Haziran 1996'da bu kez Refah-Yol kurulmuş ve güvenoyu almış. Fakat bu hükümet 28 Şubat 1997 MGK kararları sonrası istifaya zorlanmış, yerine hükümeti ANAP lideri Mesut Yılmaz kurmuş.
Siyasetin civcivli olduğu dönemde iktidarda ANASOL-D Hükümeti var. Sipahioğlu’nun arayıp da bulamadığı ortam hazır, önünde onu bekliyor.
1994 yerel seçimlerinde kaybeden Hasan Sipahioğlu, o dönemde pek çok kişiye garip gelen bir strateji ile apar topar ANAP’ın ilçe başkanı oluverdi.
DYP Antalya Milletvekili Hayri Doğan’la sorun yaşayan, partiden kopma aşamasına gelen dönemin DYP’li Belediye Başkanı Cengiz Aydoğan’ın bu durumunu keşfeden Sipahioğlu, fırsatı geri tepmedi ve Aydoğan’a “ANAP’a gel” çağrısı yaptı.
Kimi iddialara göre ANAP lideri Yılmaz’dan milletvekilliği garantisi aldığı için, kendi ifadesiyle de almadığı için Aydoğan 1996’da bir gecede ANAP’a transfer oluverdi.

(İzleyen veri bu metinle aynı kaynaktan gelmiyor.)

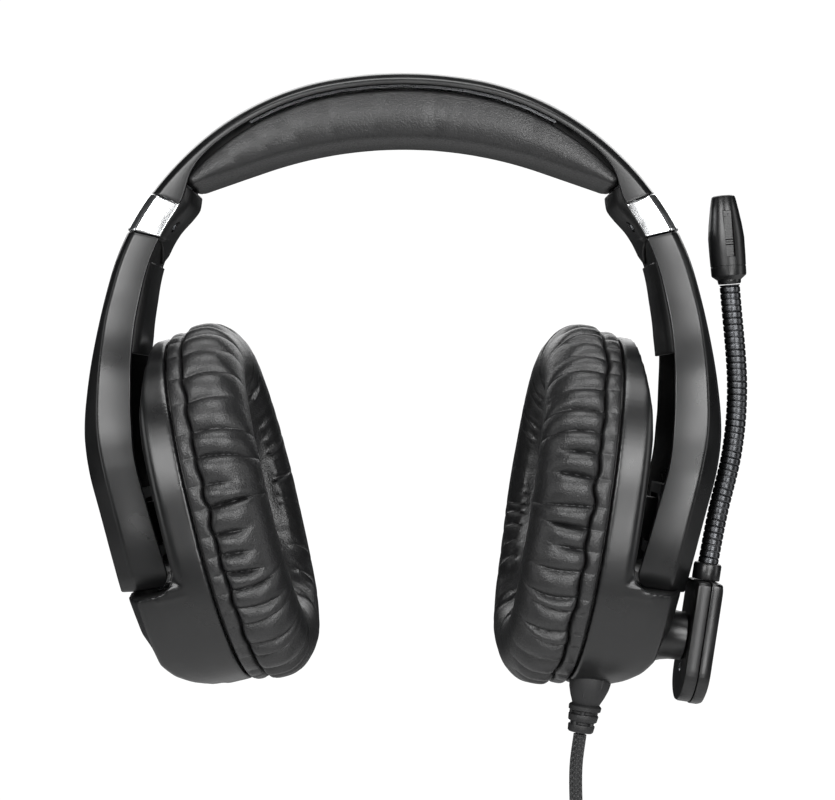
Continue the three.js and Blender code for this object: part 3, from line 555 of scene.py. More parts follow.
def shrink_outline(section, inset):
    """Moves a closed outline inwards along its own normals."""
    if inset < 1e-6:
        return section
    ahead = np.roll(section, -1, 0) - np.roll(section, 1, 0)
    normal = np.column_stack([ahead[:, 1], -ahead[:, 0]])
    normal /= np.maximum(np.linalg.norm(normal, axis=1, keepdims=True), 1e-9)
    area = np.sum(section[:, 0] * np.roll(section[:, 1], -1) - section[:, 1] * np.roll(section[:, 0], -1))
    return section - normal * inset * np.sign(area)


def swept(name, stations, section_of, material, edge_radius=0.3, sharp=40):
    stations, insets = end_rounding(list(stations), edge_radius)
    rings = [place(s, shrink_outline(section_of(s), inset)) for s, inset in zip(stations, insets)]
    return piece(name, *skin(rings), material, sharp)


# ---------------------------------------------------------------- headband


def headband_shell():
    obj = swept("band_shell", spread(-SHELL_END, SHELL_END, 1.2), channel, "shell", 0.25)
    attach(obj, "headband")
    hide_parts("headband_shell")


def pad_under(x):
    arc = PAD_ARC * math.sin(PAD_SLOPE)
    at = min(abs(x), arc)
    return math.sqrt(PAD_ARC ** 2 - at ** 2) - PAD_ARC - math.tan(PAD_SLOPE) * (abs(x) - at)


def pad_depth(station):
    point, across = edge(station)
    low, high = 5.0, 24.0
    for _ in range(30):
        middle = (low + high) / 2
        where = point + across * middle
        if where[2] > pad_under(where[0]):
            low = middle
        else:
            high = middle
    return high


def headband_pad():
    """Foam in leatherette: a full front face that rolls under, blunt ends, and soft dents across it."""
    end = 79.6
    stations = np.concatenate([[-end + 0.02, -end + 0.3, -end + 0.9], spread(-end + 1.8, end - 1.8, 1.0),
                               [end - 0.9, end - 0.3, end - 0.02]])
    rng = random.Random(7)
    dents = [(rng.uniform(-70, 70), rng.uniform(1.5, 3.5), rng.uniform(0.1, 0.28)) for _ in range(16)]
    rings = []
    for s in stations:
        low = pad_depth(s)
        out = max(0.0, (end - abs(s)) / 2.6)
        size = 1.0 if out >= 1 else math.sqrt(max(0.0, 1 - (1 - out) ** 2))
        top, middle = 4.7, (4.7 + low) / 2
        half = [(0, 8.2), (14.4, 8.2), (14.7, top + 0.2), (16.2, top), (17.3, top + (low - top) * 0.35),
                (17.1, top + (low - top) * 0.62), (15.2, low - 1.6), (8, low - 0.2), (0, low + 0.1)]
        radii = [1, 0.3, 0.6, 1.2, 3.5, 4, 4.5, 3, 3]
        outline = rounded(half + [(-y, d) for y, d in reversed(half[1:-1])], radii + radii[1:-1][::-1], 6)
        puff = sum(depth * math.exp(-((s - at) / width) ** 2) for at, width, depth in dents)
        outline[:, 0] *= (1 - puff / 17) * (0.5 + 0.5 * size)
        outline[:, 1] = middle + (outline[:, 1] - middle) * (0.25 + 0.75 * size)
        rings.append(place(s, outline))
    obj = piece("band_pad", *skin(rings), "leather", 70)
    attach(obj, "headband")
    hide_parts("headband_pad")


def plate(station, top, proud):
    """A crowned plate in the open side of the channel."""
    rim = smooth_ramp(FACE_HEIGHT, abs(station))
    width = inside(station)[0][0] - 0.3
    half = [(0, top), (width, top), (width, rim - 0.1), (width - 2.6, rim + proud * 0.6),
            (width * 0.45, rim + proud * 0.95), (0, rim + proud)]
    radii = [1, 0.3, 0.8, 1.6, 4, 4]
    return rounded(half + [(-y, d) for y, d in reversed(half[1:-1])], radii + radii[1:-1][::-1], 4)


SIDES = {"left": -1, "right": 1}
GUIDE_PROUD = [(80, 3.2), (86, 4.0), (92, 3.1), (96, 2.4), (100, 2.1), (109, 1.9)]
COVER_PROUD = [(101, 1.9), (109, 2.0), (120, 2.8), (131, 3.2), (138, 2.8)]


def tongue(station):
    """The guide's thin leaf, pointed like a shallow V, which lies over the step of the arm's cover."""
    s = abs(station)
    proud = ramp(GUIDE_PROUD, s)
    rim = smooth_ramp(FACE_HEIGHT, s)
    width = inside(station)[0][0] - 0.3
    reach = (width - 0.4) * min(1.0, max(0.06, (GUIDE[1] - s) / (GUIDE[1] - 101.4)))

    def surface(y):
        return rim + float(np.interp(y, [0, width * 0.45, width - 2.6, width],
                                     [proud, proud * 0.95, proud * 0.6, -0.1]))

    marks = [0, reach * 0.4, reach * 0.75, reach * 0.97]
    half = [(y, surface(y) - 0.7) for y in marks] + [(reach, surface(reach) - 0.35)]
    half += [(y, surface(y)) for y in reversed(marks)]
    return np.array(half + [(-y, d) for y, d in reversed(half[1:-1])])


def trims_and_guides(side):
    sign = SIDES[side]
    trim = swept(f"{side}_chrome_trim", sign * spread(*TRIM, 0.9), lambda s: channel(s, 0.35), "chrome", 0.5,
                 30)
    guide = swept(f"{side}_guide_body", sign * spread(GUIDE[0], TRIM[1] + 0.2, 1.0),
                  lambda s: plate(s, 6.4, ramp(GUIDE_PROUD, abs(s))), "plastic", 0.3)
    point, across = edge(sign * 95.2)
    hole = turned("hole", point + across * 9 + np.array([0, -11, 0]), across, [(1.9, -3), (1.9, 10)], 32,
                  "plastic")
    boolean(guide, [hole], "DIFFERENCE")
    shade(guide, 35)
    tip = swept(f"{side}_guide_tongue", sign * spread(TRIM[1] - 0.6, GUIDE[1], 0.7), tongue, "plastic", 0.25)
    for obj, slot, node in ((trim, "chrome", "trim"), (guide, "plastic", "slider_guide"),
                            (tip, "plastic", None)):
        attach(obj, "headband")
        if node:
            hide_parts(f"{side}_{node}")


def turned(name, start, axis, profile, sides, material, sharp=35):
    """A turned shape along an axis in the row frame."""
    rings = lathe(profile, sides)
    turn = Vector((0, 0, 1)).rotation_difference(Vector(axis)).to_matrix()
    points, faces = skin(rings)
    points = points @ np.array(turn).T + np.asarray(start, float)
    return piece(name, points, faces, material, sharp)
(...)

Rivayet odur ki, milletvekili seçilip Ankara’ya gideceği 1999 Genel Seçimleri’ne dek Alanya’yı Cengiz Aydoğan değil, o dönem ANAP’ın ilçe başkanı olan Hasan Sipahioğlu yönetmiştir.
Anlayacağınız, buna bir anlamda “rakibiyle çatışmak yerine onu kendi yanına çekip saf dışı bırakma” girişimi de diyebileceğimiz bir stratejiyle, genel ve yerel seçimlerin aynı gün yapıldığı 99 seçimlerinde Aydoğan’ı milletvekili seçtirip Ankara’ya gönderirken, kendisi de beş yıl gecikmeli de olsa “resmen” Alanya Belediye Başkanlığı koltuğuna oturmuştur.
Anlamayanlar için tekrar ediyorum.
Sipahioğlu’nun, siyasetteki gelmiş geçmiş en önemli rakibi sayılabilecek Cengiz Aydoğan başta olmak üzere diğer pek çok örnekte olduğu gibi, rakipleriyle çatışarak değil, onları çeşitli hediyelerle, jestlerle “kandırarak” yanına çekip saf dışı etmesiyle meşhur olduğu ileri sürüle gelmiştir.
Mesela benim 15 senedir tanıdığım Sipahioğlu istediği bir şey olmayınca hiç salon terk etmemiştir, bağırmamıştır ve demeç verme yarışına girip rakibine “bonus” kazandırmamıştır.
Bu yüzden…
Eski bir “usta” olarak, sinirlenip salon terk edenlere, olmayan bıyıklarının altından muzipçe gülümsemiştir.